Habertürk
    Takipde Kalın!
      Günlük gelişmeleri takip edebilmek için habertürk uygulamasını indirin

        ‘The Old Guard’ aksiyon sinemasının farklı motiflerini buluşturan bir film… Açılış bölümü ‘Görevimiz Tehlike’ filmlerini andırıyor. Fas’ta karşımıza çıkan ve ‘paralı asker’ timi diye düşündüğümüz Andy (Charlize Theron) ile ekibi, Copley (Chiwetel Ejiofor) adlı eski CIA ajanından gelen teklifi kabul edip, Güney Sudan’da rehin tutulan bir grup genci kurtarmak için harekete geçiyor.

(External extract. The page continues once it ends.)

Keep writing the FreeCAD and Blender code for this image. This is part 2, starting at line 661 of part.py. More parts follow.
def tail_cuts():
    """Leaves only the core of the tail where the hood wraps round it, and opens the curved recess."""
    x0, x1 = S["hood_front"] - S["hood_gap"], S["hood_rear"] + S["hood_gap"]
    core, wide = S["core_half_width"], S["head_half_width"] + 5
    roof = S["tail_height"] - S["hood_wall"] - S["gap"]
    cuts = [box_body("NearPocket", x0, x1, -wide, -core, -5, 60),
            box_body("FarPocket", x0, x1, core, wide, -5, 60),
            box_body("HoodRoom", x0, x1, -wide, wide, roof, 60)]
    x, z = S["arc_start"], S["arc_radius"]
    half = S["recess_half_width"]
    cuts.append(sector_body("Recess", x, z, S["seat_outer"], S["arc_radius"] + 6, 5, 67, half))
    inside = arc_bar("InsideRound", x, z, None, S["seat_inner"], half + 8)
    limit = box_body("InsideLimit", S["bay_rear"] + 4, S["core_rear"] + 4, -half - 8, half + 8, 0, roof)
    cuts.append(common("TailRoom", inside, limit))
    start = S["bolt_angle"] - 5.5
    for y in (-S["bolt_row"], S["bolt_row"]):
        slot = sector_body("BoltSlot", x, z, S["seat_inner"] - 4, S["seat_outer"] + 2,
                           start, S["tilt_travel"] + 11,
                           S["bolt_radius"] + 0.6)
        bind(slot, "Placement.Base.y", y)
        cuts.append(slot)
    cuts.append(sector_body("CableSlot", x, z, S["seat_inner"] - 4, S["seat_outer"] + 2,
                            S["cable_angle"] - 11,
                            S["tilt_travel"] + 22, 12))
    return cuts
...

        Andy ve arkadaşlarının önce ölüp sonra canlandıklarını gördüğümüzde, aklımıza androidler, robotlar geliyor. Bilimkurgu motifleri taşıyan bir aksiyon filmi seyrettiğimizi düşünüyoruz. Ama kanlı canlı insanlar oldukları gerçeğini anlamakta gecikmiyoruz.

        Afganistan’daki bir ABD operasyonunda benzer bir ölüm-dirim deneyimi yaşayan Amerikan deniz piyadesi genç Nile’ın (Kiki Layne), Andy tarafından zorla ekibe dahil edilmesinin ardından bu kez vampir filmlerini hatırlıyoruz. Özellikle de yüzlerce yıl birlikte aile gibi yaşayan vampirleri konu edinen ‘Vampirle Görüşme’yi (Interview with the Vampire-1994)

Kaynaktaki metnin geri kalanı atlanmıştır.